## Object modeling scripts

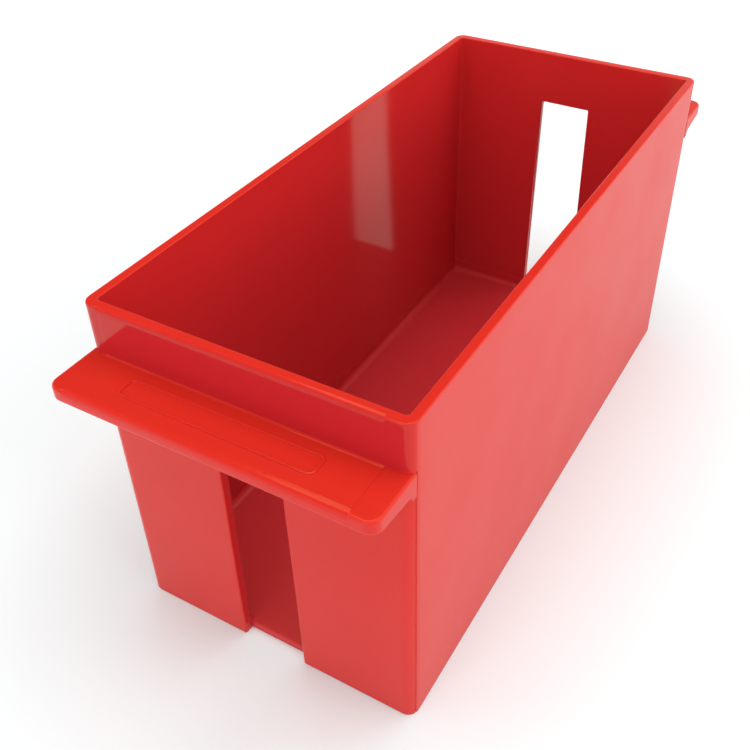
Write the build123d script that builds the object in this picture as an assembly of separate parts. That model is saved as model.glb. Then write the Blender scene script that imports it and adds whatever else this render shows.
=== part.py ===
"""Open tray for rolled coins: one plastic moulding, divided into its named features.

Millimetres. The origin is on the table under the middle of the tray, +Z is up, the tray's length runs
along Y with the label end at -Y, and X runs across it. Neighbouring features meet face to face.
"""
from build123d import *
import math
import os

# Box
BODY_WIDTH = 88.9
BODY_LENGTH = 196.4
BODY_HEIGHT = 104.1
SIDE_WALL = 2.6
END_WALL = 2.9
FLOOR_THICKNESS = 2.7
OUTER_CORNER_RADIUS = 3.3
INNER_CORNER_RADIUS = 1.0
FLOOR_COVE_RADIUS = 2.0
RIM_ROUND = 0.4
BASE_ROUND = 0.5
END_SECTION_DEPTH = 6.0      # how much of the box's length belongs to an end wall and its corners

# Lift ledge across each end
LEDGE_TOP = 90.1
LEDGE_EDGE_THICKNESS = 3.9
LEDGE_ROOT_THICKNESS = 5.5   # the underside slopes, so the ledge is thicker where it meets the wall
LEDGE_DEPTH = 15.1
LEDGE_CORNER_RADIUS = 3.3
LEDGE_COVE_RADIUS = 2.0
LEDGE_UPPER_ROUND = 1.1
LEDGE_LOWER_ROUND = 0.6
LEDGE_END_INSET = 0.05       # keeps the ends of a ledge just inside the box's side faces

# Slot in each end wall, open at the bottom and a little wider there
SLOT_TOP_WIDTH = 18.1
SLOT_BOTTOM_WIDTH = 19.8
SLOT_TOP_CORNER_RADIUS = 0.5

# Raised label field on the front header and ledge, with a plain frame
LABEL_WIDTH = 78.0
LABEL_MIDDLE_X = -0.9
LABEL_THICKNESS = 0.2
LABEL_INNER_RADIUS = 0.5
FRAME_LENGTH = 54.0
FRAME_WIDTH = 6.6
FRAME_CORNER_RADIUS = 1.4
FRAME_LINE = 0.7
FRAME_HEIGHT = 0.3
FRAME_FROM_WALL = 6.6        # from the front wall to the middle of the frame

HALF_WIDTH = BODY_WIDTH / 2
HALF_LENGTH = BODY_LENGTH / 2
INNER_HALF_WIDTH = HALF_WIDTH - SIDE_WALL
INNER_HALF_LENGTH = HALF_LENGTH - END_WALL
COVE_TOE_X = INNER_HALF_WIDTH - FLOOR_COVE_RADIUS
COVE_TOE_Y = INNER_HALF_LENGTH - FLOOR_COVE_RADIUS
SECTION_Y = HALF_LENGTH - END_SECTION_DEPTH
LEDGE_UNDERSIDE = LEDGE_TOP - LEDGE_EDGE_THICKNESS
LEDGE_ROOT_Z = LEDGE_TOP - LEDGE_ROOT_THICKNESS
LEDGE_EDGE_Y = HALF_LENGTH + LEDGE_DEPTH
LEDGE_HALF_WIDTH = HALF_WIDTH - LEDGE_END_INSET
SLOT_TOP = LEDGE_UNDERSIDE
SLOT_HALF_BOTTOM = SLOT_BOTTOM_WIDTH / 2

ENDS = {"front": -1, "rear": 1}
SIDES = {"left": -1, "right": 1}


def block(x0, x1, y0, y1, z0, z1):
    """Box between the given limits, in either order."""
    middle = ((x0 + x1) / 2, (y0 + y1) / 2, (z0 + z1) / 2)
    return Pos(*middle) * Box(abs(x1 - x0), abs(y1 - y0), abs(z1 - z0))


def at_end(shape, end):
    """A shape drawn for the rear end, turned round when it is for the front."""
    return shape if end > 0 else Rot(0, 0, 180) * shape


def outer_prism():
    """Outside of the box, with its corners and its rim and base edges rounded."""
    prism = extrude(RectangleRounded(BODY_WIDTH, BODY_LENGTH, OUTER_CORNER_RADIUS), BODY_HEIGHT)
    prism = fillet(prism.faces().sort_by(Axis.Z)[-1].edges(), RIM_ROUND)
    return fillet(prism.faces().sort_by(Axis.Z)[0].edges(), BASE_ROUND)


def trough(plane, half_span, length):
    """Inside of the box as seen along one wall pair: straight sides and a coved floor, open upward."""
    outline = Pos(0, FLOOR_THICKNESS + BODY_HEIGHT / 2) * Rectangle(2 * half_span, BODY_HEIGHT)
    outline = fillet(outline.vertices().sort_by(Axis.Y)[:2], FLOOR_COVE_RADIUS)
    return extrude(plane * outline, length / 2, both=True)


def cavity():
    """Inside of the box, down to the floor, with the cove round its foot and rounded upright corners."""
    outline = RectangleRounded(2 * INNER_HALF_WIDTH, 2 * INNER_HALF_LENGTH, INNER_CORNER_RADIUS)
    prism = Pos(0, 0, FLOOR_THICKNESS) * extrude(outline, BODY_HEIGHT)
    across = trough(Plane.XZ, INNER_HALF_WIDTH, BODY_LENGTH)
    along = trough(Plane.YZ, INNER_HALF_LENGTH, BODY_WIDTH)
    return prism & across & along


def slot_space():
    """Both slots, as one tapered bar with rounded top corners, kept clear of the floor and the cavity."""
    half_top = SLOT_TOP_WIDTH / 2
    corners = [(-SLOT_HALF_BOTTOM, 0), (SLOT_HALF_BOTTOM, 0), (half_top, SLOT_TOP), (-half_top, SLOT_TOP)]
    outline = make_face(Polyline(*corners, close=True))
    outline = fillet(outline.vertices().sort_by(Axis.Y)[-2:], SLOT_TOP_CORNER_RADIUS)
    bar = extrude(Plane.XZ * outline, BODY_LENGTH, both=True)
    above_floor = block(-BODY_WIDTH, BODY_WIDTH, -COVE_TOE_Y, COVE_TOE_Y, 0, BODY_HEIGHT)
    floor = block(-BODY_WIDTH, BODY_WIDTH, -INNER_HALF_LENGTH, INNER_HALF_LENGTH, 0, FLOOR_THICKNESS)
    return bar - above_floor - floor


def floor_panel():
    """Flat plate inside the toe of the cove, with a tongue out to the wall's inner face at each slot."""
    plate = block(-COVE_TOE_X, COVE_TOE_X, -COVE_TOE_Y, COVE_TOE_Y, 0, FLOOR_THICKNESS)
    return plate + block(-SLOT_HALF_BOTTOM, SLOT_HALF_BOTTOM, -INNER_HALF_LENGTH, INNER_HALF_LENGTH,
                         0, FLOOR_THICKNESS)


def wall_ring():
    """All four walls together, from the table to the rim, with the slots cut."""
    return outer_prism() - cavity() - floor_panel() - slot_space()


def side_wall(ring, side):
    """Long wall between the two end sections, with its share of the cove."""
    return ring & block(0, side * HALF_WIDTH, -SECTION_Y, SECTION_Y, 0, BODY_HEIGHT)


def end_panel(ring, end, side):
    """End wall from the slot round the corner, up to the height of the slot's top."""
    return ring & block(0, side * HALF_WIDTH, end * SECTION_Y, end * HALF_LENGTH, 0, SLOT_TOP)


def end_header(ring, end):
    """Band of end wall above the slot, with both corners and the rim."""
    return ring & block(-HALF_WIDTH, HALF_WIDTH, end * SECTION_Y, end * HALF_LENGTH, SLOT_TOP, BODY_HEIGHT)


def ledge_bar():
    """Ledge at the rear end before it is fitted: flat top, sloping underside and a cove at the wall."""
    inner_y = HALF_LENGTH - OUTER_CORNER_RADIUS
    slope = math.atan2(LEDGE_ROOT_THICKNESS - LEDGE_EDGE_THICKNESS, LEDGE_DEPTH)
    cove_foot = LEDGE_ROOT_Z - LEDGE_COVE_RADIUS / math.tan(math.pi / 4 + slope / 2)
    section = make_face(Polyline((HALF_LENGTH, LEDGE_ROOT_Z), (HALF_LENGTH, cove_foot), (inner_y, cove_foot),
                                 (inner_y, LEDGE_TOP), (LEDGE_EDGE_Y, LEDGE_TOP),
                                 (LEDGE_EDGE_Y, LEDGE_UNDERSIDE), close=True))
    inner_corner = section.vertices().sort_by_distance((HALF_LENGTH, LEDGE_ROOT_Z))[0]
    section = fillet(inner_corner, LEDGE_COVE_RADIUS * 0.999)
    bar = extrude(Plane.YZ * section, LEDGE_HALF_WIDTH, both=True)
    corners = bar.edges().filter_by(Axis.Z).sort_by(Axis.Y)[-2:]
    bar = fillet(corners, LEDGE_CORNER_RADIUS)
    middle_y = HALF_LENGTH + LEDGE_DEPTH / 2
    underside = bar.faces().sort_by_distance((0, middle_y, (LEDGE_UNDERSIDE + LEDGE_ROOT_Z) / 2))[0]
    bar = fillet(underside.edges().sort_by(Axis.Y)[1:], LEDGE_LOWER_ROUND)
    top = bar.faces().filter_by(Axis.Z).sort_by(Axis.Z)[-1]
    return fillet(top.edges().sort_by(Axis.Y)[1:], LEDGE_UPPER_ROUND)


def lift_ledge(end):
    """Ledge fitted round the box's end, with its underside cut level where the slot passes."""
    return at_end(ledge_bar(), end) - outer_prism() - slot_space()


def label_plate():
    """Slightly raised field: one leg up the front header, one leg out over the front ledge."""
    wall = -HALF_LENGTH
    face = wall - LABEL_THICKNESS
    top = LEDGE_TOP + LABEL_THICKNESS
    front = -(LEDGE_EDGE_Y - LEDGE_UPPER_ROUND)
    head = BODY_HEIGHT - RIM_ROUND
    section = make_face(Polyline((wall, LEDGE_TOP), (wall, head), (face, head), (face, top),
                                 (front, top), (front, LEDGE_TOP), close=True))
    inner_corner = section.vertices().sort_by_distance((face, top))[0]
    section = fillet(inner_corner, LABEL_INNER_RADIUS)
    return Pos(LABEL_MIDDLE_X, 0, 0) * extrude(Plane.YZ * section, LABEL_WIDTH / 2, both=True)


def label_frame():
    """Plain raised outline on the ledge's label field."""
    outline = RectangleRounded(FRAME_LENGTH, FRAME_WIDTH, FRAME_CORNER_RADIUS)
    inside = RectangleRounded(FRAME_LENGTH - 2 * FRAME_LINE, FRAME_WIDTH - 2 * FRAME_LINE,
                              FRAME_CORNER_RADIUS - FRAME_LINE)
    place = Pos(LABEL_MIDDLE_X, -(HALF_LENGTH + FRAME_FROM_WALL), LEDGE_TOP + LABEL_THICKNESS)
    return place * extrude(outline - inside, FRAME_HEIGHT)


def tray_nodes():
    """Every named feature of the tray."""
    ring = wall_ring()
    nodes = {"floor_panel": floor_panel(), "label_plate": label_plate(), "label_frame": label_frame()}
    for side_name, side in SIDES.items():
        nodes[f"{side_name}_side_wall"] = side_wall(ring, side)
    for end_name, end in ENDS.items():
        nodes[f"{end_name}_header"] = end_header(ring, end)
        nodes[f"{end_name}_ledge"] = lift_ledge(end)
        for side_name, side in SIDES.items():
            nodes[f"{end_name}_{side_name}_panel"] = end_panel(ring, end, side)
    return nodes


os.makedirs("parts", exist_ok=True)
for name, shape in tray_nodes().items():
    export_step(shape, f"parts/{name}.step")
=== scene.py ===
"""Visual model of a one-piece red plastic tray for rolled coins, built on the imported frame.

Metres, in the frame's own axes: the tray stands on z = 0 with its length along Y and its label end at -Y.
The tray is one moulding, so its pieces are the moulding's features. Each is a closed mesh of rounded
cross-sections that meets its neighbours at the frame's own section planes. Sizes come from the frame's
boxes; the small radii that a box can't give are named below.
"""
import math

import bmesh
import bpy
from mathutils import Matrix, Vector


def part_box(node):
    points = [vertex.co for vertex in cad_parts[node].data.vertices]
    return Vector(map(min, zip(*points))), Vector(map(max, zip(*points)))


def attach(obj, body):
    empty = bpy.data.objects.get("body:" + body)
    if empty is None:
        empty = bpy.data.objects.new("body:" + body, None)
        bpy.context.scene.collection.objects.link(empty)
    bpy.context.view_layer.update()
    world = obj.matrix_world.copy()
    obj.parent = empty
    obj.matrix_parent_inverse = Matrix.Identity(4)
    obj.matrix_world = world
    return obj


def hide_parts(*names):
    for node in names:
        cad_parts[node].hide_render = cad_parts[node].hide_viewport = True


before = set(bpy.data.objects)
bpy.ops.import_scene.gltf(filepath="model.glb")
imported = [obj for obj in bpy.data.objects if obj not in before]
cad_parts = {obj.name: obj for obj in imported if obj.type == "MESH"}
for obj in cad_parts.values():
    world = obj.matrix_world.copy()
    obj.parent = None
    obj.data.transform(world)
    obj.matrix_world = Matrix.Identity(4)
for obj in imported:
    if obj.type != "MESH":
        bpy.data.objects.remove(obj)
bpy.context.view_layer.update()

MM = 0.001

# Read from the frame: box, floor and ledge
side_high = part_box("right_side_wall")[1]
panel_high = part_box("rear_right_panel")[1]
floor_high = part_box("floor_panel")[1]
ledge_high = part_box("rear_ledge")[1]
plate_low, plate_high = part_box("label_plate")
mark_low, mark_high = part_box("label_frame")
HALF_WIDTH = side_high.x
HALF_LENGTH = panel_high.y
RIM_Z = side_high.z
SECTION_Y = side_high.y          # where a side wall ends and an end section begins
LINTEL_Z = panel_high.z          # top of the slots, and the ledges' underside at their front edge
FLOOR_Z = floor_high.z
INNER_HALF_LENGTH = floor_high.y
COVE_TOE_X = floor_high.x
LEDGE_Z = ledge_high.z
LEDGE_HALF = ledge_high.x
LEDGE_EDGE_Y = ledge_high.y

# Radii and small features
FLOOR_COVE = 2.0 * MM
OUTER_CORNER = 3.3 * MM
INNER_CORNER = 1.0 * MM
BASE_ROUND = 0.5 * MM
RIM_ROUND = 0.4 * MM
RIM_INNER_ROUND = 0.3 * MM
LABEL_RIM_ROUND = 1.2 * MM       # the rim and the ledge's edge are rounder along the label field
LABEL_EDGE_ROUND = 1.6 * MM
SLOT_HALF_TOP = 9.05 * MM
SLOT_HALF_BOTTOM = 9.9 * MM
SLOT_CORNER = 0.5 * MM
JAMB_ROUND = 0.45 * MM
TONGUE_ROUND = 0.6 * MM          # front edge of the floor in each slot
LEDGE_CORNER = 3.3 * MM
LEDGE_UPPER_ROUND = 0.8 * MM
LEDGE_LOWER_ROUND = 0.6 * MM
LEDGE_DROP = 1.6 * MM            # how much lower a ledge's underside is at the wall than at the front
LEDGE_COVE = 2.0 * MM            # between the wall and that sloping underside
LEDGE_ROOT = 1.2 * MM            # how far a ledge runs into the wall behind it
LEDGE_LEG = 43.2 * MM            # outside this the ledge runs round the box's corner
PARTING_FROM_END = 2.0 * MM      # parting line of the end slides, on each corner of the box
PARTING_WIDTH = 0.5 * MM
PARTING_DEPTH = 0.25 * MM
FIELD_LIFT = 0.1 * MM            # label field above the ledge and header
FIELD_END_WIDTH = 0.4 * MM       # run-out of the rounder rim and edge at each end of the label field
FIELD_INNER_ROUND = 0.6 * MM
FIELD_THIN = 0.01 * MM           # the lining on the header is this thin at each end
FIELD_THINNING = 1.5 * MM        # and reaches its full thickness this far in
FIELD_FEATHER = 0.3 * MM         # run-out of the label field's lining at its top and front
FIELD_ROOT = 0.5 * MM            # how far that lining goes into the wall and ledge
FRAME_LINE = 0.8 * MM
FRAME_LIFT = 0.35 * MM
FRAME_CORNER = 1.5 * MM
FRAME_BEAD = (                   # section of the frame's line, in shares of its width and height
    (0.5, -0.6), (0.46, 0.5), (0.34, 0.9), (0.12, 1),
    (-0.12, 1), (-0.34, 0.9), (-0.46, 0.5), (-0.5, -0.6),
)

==

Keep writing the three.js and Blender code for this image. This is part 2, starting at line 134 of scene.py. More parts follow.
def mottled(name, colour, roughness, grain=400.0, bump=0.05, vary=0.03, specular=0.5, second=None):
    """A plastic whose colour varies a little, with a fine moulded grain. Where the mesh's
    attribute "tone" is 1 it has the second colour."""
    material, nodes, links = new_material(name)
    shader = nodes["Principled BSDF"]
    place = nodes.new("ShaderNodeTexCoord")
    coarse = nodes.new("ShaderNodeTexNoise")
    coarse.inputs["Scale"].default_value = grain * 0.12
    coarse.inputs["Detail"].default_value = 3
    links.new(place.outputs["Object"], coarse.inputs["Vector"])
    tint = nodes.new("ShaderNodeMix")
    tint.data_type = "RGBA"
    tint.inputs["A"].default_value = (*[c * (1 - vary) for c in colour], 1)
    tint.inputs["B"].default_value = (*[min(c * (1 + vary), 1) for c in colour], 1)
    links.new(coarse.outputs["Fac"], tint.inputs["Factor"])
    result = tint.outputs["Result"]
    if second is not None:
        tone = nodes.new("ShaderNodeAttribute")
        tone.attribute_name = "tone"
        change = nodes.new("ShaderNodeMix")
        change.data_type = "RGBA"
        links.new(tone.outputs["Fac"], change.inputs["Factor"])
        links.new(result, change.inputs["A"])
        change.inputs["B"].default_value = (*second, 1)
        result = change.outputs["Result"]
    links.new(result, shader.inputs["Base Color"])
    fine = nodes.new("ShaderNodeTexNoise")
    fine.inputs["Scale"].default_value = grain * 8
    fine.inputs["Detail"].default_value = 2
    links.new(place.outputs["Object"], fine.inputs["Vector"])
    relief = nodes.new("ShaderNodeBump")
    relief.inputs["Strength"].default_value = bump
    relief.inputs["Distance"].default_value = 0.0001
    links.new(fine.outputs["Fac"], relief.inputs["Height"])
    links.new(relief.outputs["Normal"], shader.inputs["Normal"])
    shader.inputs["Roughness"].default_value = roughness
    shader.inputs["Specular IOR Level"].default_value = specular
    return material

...

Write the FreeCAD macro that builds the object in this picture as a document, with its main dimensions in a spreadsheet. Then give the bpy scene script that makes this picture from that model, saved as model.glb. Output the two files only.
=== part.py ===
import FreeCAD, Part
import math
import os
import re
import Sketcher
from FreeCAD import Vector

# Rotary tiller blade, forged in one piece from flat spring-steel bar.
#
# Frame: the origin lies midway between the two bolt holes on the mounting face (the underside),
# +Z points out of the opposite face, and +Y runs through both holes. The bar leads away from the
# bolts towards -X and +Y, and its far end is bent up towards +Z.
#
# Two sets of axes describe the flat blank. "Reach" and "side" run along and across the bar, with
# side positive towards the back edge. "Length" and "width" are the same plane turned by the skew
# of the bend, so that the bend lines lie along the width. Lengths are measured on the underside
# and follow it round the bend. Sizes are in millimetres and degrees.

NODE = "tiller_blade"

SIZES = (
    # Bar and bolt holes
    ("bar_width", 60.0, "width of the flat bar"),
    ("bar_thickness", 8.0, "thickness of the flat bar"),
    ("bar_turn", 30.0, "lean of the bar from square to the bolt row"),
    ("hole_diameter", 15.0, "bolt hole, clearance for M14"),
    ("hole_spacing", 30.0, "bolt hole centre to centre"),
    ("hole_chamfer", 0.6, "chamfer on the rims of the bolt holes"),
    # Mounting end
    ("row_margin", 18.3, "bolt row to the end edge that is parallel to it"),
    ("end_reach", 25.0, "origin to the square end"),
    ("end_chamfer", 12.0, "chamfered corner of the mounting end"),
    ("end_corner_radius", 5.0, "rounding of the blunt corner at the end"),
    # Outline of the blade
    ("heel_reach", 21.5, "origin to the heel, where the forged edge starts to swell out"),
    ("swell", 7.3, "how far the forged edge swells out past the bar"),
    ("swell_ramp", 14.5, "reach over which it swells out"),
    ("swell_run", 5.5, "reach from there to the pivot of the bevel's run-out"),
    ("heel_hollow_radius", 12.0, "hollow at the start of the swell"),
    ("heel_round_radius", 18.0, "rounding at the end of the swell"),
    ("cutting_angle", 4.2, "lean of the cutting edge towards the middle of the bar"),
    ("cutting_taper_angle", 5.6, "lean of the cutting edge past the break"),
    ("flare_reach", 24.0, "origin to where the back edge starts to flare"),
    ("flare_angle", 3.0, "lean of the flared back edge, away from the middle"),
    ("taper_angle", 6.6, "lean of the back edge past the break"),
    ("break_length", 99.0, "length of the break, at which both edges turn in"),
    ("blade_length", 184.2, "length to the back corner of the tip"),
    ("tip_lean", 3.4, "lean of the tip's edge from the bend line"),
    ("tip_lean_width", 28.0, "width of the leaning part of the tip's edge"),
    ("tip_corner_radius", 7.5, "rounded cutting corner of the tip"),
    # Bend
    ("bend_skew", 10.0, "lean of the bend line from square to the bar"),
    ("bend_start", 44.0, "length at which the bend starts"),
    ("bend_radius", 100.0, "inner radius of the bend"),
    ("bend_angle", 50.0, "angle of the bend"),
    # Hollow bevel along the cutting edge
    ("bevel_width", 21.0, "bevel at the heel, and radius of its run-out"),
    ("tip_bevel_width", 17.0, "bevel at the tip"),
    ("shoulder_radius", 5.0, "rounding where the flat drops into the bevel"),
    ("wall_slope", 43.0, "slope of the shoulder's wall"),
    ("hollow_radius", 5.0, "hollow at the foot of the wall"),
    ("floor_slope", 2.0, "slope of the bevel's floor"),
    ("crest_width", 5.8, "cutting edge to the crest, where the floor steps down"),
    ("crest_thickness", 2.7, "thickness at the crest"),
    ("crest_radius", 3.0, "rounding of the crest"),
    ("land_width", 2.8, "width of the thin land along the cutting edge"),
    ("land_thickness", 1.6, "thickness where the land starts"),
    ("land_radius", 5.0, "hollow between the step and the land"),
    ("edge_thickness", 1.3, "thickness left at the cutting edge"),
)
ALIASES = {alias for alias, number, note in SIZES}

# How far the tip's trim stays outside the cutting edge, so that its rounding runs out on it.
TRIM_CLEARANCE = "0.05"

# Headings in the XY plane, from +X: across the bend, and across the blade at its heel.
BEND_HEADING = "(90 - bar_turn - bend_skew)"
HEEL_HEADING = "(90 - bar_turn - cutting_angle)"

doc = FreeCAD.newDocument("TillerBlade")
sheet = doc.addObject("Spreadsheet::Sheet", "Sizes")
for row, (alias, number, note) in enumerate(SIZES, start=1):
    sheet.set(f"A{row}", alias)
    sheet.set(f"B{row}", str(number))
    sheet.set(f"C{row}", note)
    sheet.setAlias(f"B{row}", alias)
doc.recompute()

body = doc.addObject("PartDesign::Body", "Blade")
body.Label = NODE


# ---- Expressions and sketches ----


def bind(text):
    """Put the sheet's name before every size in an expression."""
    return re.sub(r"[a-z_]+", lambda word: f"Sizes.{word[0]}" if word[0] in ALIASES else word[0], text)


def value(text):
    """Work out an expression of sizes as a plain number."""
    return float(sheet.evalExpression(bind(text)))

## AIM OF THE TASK
Quote the lines that begin at the line containing "ring = wall_ring()" and end at the line containing "from mathutils import Matrix, Vector", keeping both of those lines.

## RESPONSE
    ring = wall_ring()
    nodes = {"floor_panel": floor_panel(), "label_plate": label_plate(), "label_frame": label_frame()}
    for side_name, side in SIDES.items():
        nodes[f"{side_name}_side_wall"] = side_wall(ring, side)
    for end_name, end in ENDS.items():
        nodes[f"{end_name}_header"] = end_header(ring, end)
        nodes[f"{end_name}_ledge"] = lift_ledge(end)
        for side_name, side in SIDES.items():
            nodes[f"{end_name}_{side_name}_panel"] = end_panel(ring, end, side)
    return nodes


os.makedirs("parts", exist_ok=True)
for name, shape in tray_nodes().items():
    export_step(shape, f"parts/{name}.step")
=== scene.py ===
"""Visual model of a one-piece red plastic tray for rolled coins, built on the imported frame.

Metres, in the frame's own axes: the tray stands on z = 0 with its length along Y and its label end at -Y.
The tray is one moulding, so its pieces are the moulding's features. Each is a closed mesh of rounded
cross-sections that meets its neighbours at the frame's own section planes. Sizes come from the frame's
boxes; the small radii that a box can't give are named below.
"""
import math

import bmesh
import bpy
from mathutils import Matrix, Vector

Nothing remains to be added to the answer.